***** Information shown

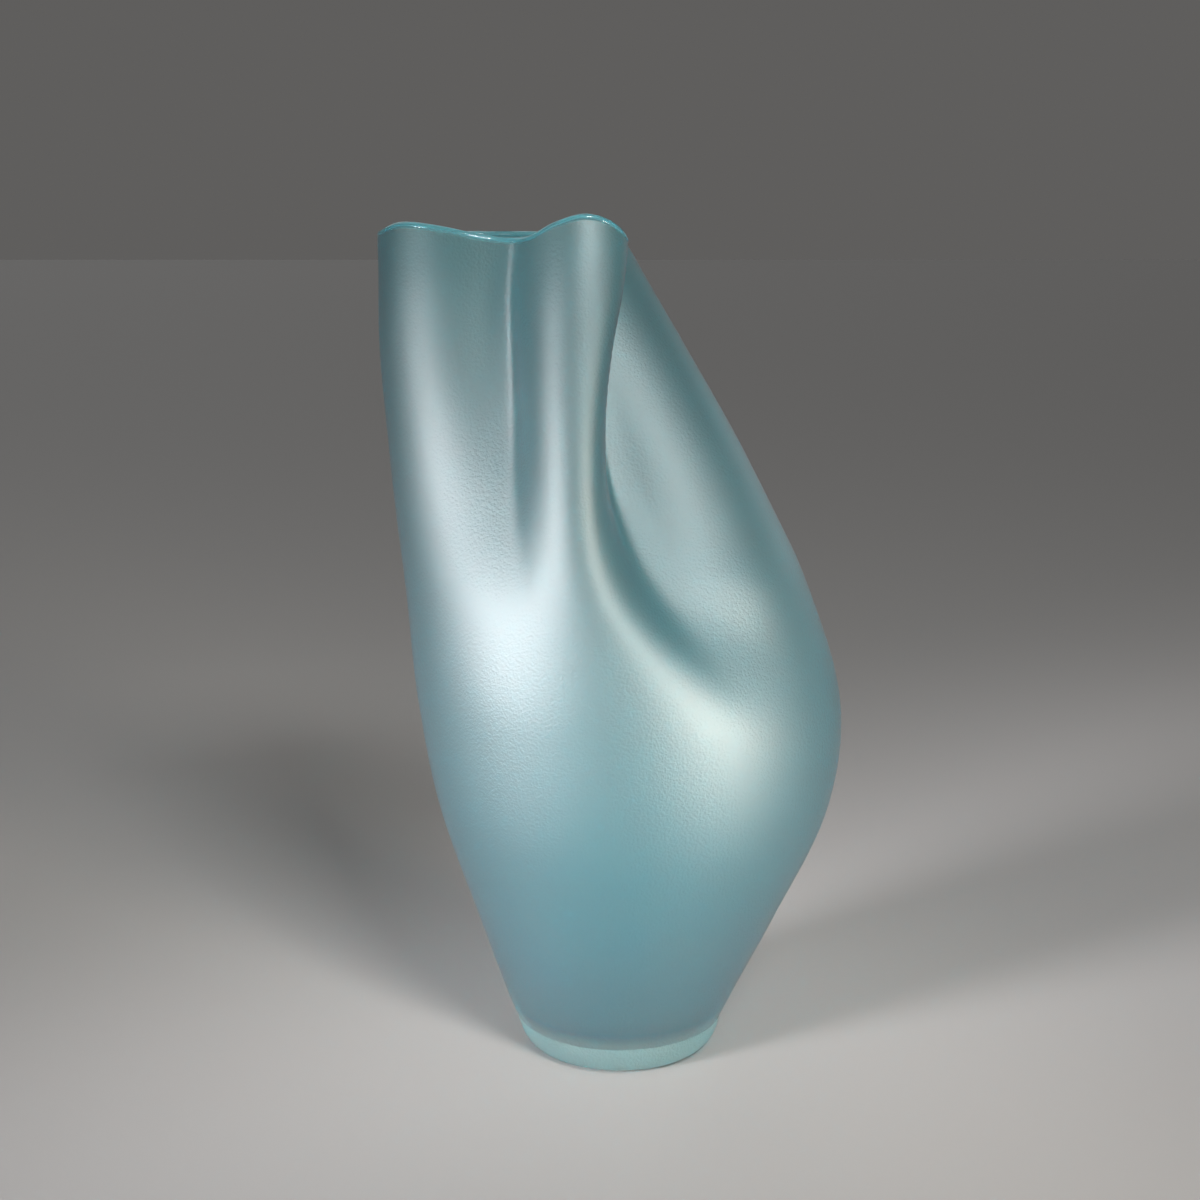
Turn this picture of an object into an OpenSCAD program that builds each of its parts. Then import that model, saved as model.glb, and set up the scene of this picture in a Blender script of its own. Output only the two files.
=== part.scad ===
// Hand blown art glass vase. An aqua bubble is cased in clear satin glass and stands on a thick
// clear foot. The neck leans to the left, and its wall is folded in by three long flutes, so the
// mouth has three lobes. The whole rim ends in a thin, fire-polished lip.
// Millimetres. +Z is up, the foot stands on Z = 0 about the origin, and the front faces -Y.

/* [Glass] */
// Thickness of the clear casing over most of the body
casing_t = 1.8; // [1.4:0.2:2.4]
// Thickness of the aqua bubble over most of the body
aqua_t = 2.2; // [1.6:0.2:3]
// Solid aqua glass between the clear foot and the floor of the hollow
floor_t = 5; // [4:1:8]

/* [Foot] */
// Thickness of the clear foot pad
foot_h = 13; // [12:1:15]
// Radius of the flat ring and disc that touch the table
ground_r = 36; // [34:1:38]

/* [Neck] */
// Depth of the three flutes, as a share of their usual depth
flute_depth = 1; // [0.7:0.05:1.05]
// Sideways lean of the neck, as a share of its usual lean
lean = 1; // [0.6:0.1:1.1]
// Radius of the round bead along the rim
lip_r = 1.65; // [1.6:0.05:2]

/* [Hidden] */

// Outer form before the flutes: height, centre X, centre Y, half width in X, half width in Y
form = [
    [0, 0, 0, 41, 41],
    [20, 0, 0, 48.5, 48.5],
    [60, 3, 0, 65, 63],
    [110, 6, 0, 84, 79],
    [155, 4, 0, 90, 83],
    [205, -6, 0, 85, 79],
    [255, -21, 0, 77.5, 72],
    [305, -35, 0, 68, 65],
    [355, -43, 0, 58, 63]
];

// Flutes: height, bearing from +X, depth, then the width in degrees before and after the bearing
front_flute = [
    [160, 238, 0, 30, 20],
    [190, 238, 2, 34, 20],
    [214, 238, 7, 36, 19],
    [249, 240, 20, 40, 20],
    [275, 244, 29, 43, 20],
    [305, 251, 34, 47, 21],
    [330, 258, 34, 50, 22],
    [355, 269, 31, 52, 23]
];
right_flute = [
    [150, 315, 0, 18, 24],
    [180, 305, 4, 16, 24],
    [210, 294, 18, 14, 28],
    [228, 292, 26, 13, 36],
    [249, 295, 34, 12, 38],
    [275, 304, 38, 12, 38],
    [305, 318, 40, 12, 38],
    [330, 331, 42, 12, 40],
    [355, 343, 42, 12, 44]
];
back_flute = [
    [150, 105, 0, 34, 34],
    [205, 106, 5, 34, 34],
    [255, 110, 16, 32, 32],
    [305, 114, 25, 30, 30],
    [355, 118, 30, 30, 30]
];
flute_blend = 13;   // degrees either side of a flute's bearing over which its width changes

// Height of the wall's top by bearing; the front lobe stands highest
rim = [
    [0, 343],
    [40, 345.5],
    [80, 347.6],
    [120, 348],
    [165, 348],
    [190, 349],
    [208, 352],
    [226, 350.8],
    [246, 347.5],
    [264, 346],
    [278, 347],
    [289, 352],
    [299, 355],
    [306, 354.3],
    [313, 351],
    [319, 346],
    [326, 342],
    [340, 342],
    [360, 343]
];
rim_mean = 348;
wave_from = 250;    // height at which the rings begin to follow the wave of the rim

// The clear glass thickens towards the foot, the bubble inside it ends in a round bottom, and both
// layers thin a little towards the rim:
// height above the foot pad, and extra thickness of clear glass there
clear_extra = [
    [0, 24], [2.5, 13], [7, 8.5], [14, 6], [24, 4], [40, 2], [65, 0.3], [90, 0], [230, 0], [320, -0.5]
];
// Height above the floor of the hollow, and extra thickness of aqua glass there
aqua_extra = [[0, 5], [4, 2.5], [12, 1.5], [30, 0.7], [70, 0], [225, 0], [315, -0.5]];

rings = 30;         // rings of points up each wall
fine_n = 36;        // points around the fluted front
coarse_n = 28;      // points around the plain sides and back
front_from = 222;   // bearings between which the points are close together
front_to = 352;
bead_n = 8;         // points around the lip's bead

// Value at x in a table of rows that each start with their x, on a smooth curve through the rows
function row_at(t, x, i = 0) = i > len(t) - 3 || x < t[i + 1][0] ? i : row_at(t, x, i + 1);
function slope(t, i) =
    i == 0 ? 0 * t[0]
    : i == len(t) - 1 ? (t[i] - t[i - 1]) / (t[i][0] - t[i - 1][0])
    : (t[i + 1] - t[i - 1]) / (t[i + 1][0] - t[i - 1][0]);
function curve(t, x) =
    let (i = row_at(t, x), h = t[i + 1][0] - t[i][0], u = max(0, min(1, (x - t[i][0]) / h)))
    t[i] * (1 + u * u * (2 * u - 3)) + t[i + 1] * u * u * (3 - 2 * u)
    + slope(t, i) * h * u * (1 - u) * (1 - u) - slope(t, i + 1) * h * u * u * (1 - u);

// Straight lines between the rows, level after the last
function steps(t, x) = lookup(x, t);

// How far one flute pushes the wall in at a bearing and height
function dent(flute, a, z) =
    let (
        f = curve(flute, z),
        off = (a - f[1] + 900) % 360 - 180,
        part = max(0, min(1, (off + flute_blend) / (2 * flute_blend))),
        w = f[3] + (f[4] - f[3]) * part * part * (3 - 2 * part)
    )
    flute_depth * max(0, f[2]) * exp(-off * off / (w * w));

// A point of the outside wall, as [x, y]
function wall(a, z) =
    let (
        f = curve(form, z),
        reach = f[3] * f[4] / norm([f[4] * cos(a), f[3] * sin(a)]),
        r = reach - dent(front_flute, a, z) - dent(right_flute, a, z) - dent(back_flute, a, z)
    )
    [lean * f[1] + r * cos(a), f[2] + r * sin(a)];

// The same point moved in from the outside, square to the wall in plan
function inward(a, z, t) =
    let (along = wall(a + 1, z) - wall(a - 1, z), p = wall(a, z), n = [-along[1], along[0]] / norm(along))
    [p[0] + t * n[0], p[1] + t * n[1], z];

around = fine_n + coarse_n;
function bearing(i) =
    i < fine_n ? front_from + (front_to - front_from) * i / fine_n
    : front_to + (360 - front_to + front_from) * (i - fine_n) / coarse_n;

// Height of ring k on a wall that starts at z0; the top rings rise and fall with the rim
function height(k, z0, a) =
    let (
        z = z0 + (rim_mean - z0) * pow(k / rings, 1.3),
        share = max(0, (z - wave_from) / (rim_mean - wave_from))
    )
    z + (curve(rim, a % 360)[1] - rim_mean) * share * share;

cavity_z = foot_h + floor_t;
function clear_at(z) = casing_t + steps(clear_extra, z - foot_h);
function glass_at(z) = clear_at(z) + aqua_t + steps(aqua_extra, z - cavity_z);

// One ring of each of the three surfaces: outside, colour boundary and inside
function outer_ring(k) =
    [for (i = [0:around - 1]) let (a = bearing(i), z = height(k, foot_h, a)) inward(a, z, 0)];
function colour_ring(k) =
    [for (i = [0:around - 1]) let (a = bearing(i), z = height(k, foot_h, a)) inward(a, z, clear_at(z))];
function inner_ring(k) =
    [for (i = [0:around - 1]) let (a = bearing(i), z = height(k, cavity_z, a)) inward(a, z, glass_at(z))];

// Radius of the lip's bead on a wall of this half thickness
function bead_r(half) = max(lip_r, half + 0.1);

// One ring of the bead, at an angle around its round section
function bead_ring(angle) =
    [for (i = [0:around - 1])
        let (
            a = bearing(i), z = height(rings, foot_h, a), half = glass_at(z) / 2,
            r = bead_r(half), lift = sqrt(r * r - half * half),
            p = inward(a, z, half - r * cos(angle))
        )
        [p[0], p[1], z + lift + r * sin(angle)]];

// A solid from rings of points: capped at both ends, or with the last ring joined to the first.
// From ring turn on the diagonals lean the other way, so that two solids meet on the same triangles.
module ringed(loops, capped, turn) {
    n = len(loops[0]);
    last = len(loops) - 1;
    sides = [
        for (k = [0:capped ? last - 1 : last], i = [0:n - 1])
            let (j = (i + 1) % n, a = k * n, b = (k + 1) % (last + 1) * n)
            each k < turn ? [[a + i, b + j, a + j], [a + i, b + i, b + j]]
                : [[a + i, b + i, a + j], [a + j, b + i, b + j]]
    ];
    caps = capped ? [[for (i = [0:n - 1]) i], [for (i = [n - 1:-1:0]) last * n + i]] : [];
    polyhedron(points = [for (loop = loops) each loop], faces = concat(sides, caps), convexity = 8);
}

module clear_foot() {
    top_r = curve(form, foot_h)[3];
    // Rounded edge from the ground up to the casing
    edge = [for (s = [0:0.1:1])
        [ground_r, 0] * (1 - s) * (1 - s) + [top_r - 2, 0] * 2 * s * (1 - s) + [top_r, foot_h] * s * s];
    color([0.78, 0.9, 0.88])
        rotate_extrude($fn = 128)
            polygon(concat([[0, 0]], edge, [[0, foot_h]]));
}

module clear_casing()
    color([0.75, 0.88, 0.88])
        ringed(concat(
            [for (k = [0:rings]) outer_ring(k)],
            [for (k = [rings:-1:0]) colour_ring(k)]
        ), capped = false, turn = rings + 1);

module aqua_bubble()
    color([0.2, 0.62, 0.7])
        ringed(concat(
            [for (k = [0:rings]) colour_ring(k)],
            [for (k = [rings:-1:0]) inner_ring(k)]
        ), capped = true, turn = 2 * rings + 2);

module fire_polished_lip() {
    half = glass_at(rim_mean) / 2;
    start = -acos(half / bead_r(half));
    color([0.1, 0.45, 0.52])
        ringed(concat(
            [for (k = [0:bead_n]) bead_ring(start + (180 - 2 * start) * k / bead_n)],
            [colour_ring(rings)]
        ), capped = false, turn = bead_n);
}

clear_foot();
clear_casing();
aqua_bubble();
fire_polished_lip();
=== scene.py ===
import math

import bmesh
import bpy
import numpy as np
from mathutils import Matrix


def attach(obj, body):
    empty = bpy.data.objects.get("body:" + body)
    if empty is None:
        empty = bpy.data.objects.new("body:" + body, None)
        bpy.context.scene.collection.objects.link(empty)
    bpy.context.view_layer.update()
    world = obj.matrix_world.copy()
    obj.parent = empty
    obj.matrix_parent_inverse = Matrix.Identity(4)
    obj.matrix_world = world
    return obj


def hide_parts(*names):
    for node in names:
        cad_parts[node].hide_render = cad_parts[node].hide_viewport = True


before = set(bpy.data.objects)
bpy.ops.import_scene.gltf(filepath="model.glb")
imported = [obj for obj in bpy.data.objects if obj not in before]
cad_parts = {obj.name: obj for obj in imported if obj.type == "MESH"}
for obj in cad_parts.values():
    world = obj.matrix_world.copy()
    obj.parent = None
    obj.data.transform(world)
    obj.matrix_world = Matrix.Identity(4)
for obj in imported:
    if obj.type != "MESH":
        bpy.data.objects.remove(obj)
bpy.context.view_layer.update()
scene = bpy.context.scene
millimetre = 0.001

# Outer form before the flutes: height, centre X, centre Y, half width X, half width Y (mm)
vaseForm = [
    [0, 0, 0, 41, 41],
    [20, 0, 0, 48.5, 48.5],
    [60, 3, 0, 65, 63],
    [110, 6, 0, 84, 79],
    [155, 4, 0, 90, 83],
    [205, -6, 0, 85, 79],
    [255, -21, 0, 77.5, 72],
    [305, -35, 0, 68, 65],
    [355, -43, 0, 58, 63],
]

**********

## Aim of the exercise
Your task is to repeat the lines from the one containing "module clear_casing()" to the one containing "millimetre = 0.001", both lines included. Leave out every other line.

## Solution to this task
module clear_casing()
    color([0.75, 0.88, 0.88])
        ringed(concat(
            [for (k = [0:rings]) outer_ring(k)],
            [for (k = [rings:-1:0]) colour_ring(k)]
        ), capped = false, turn = rings + 1);

module aqua_bubble()
    color([0.2, 0.62, 0.7])
        ringed(concat(
            [for (k = [0:rings]) colour_ring(k)],
            [for (k = [rings:-1:0]) inner_ring(k)]
        ), capped = true, turn = 2 * rings + 2);

module fire_polished_lip() {
    half = glass_at(rim_mean) / 2;
    start = -acos(half / bead_r(half));
    color([0.1, 0.45, 0.52])
        ringed(concat(
            [for (k = [0:bead_n]) bead_ring(start + (180 - 2 * start) * k / bead_n)],
            [colour_ring(rings)]
        ), capped = false, turn = bead_n);
}

clear_foot();
clear_casing();
aqua_bubble();
fire_polished_lip();
=== scene.py ===
import math

import bmesh
import bpy
import numpy as np
from mathutils import Matrix


def attach(obj, body):
    empty = bpy.data.objects.get("body:" + body)
    if empty is None:
        empty = bpy.data.objects.new("body:" + body, None)
        bpy.context.scene.collection.objects.link(empty)
    bpy.context.view_layer.update()
    world = obj.matrix_world.copy()
    obj.parent = empty
    obj.matrix_parent_inverse = Matrix.Identity(4)
    obj.matrix_world = world
    return obj


def hide_parts(*names):
    for node in names:
        cad_parts[node].hide_render = cad_parts[node].hide_viewport = True


before = set(bpy.data.objects)
bpy.ops.import_scene.gltf(filepath="model.glb")
imported = [obj for obj in bpy.data.objects if obj not in before]
cad_parts = {obj.name: obj for obj in imported if obj.type == "MESH"}
for obj in cad_parts.values():
    world = obj.matrix_world.copy()
    obj.parent = None
    obj.data.transform(world)
    obj.matrix_world = Matrix.Identity(4)
for obj in imported:
    if obj.type != "MESH":
        bpy.data.objects.remove(obj)
bpy.context.view_layer.update()
scene = bpy.context.scene
millimetre = 0.001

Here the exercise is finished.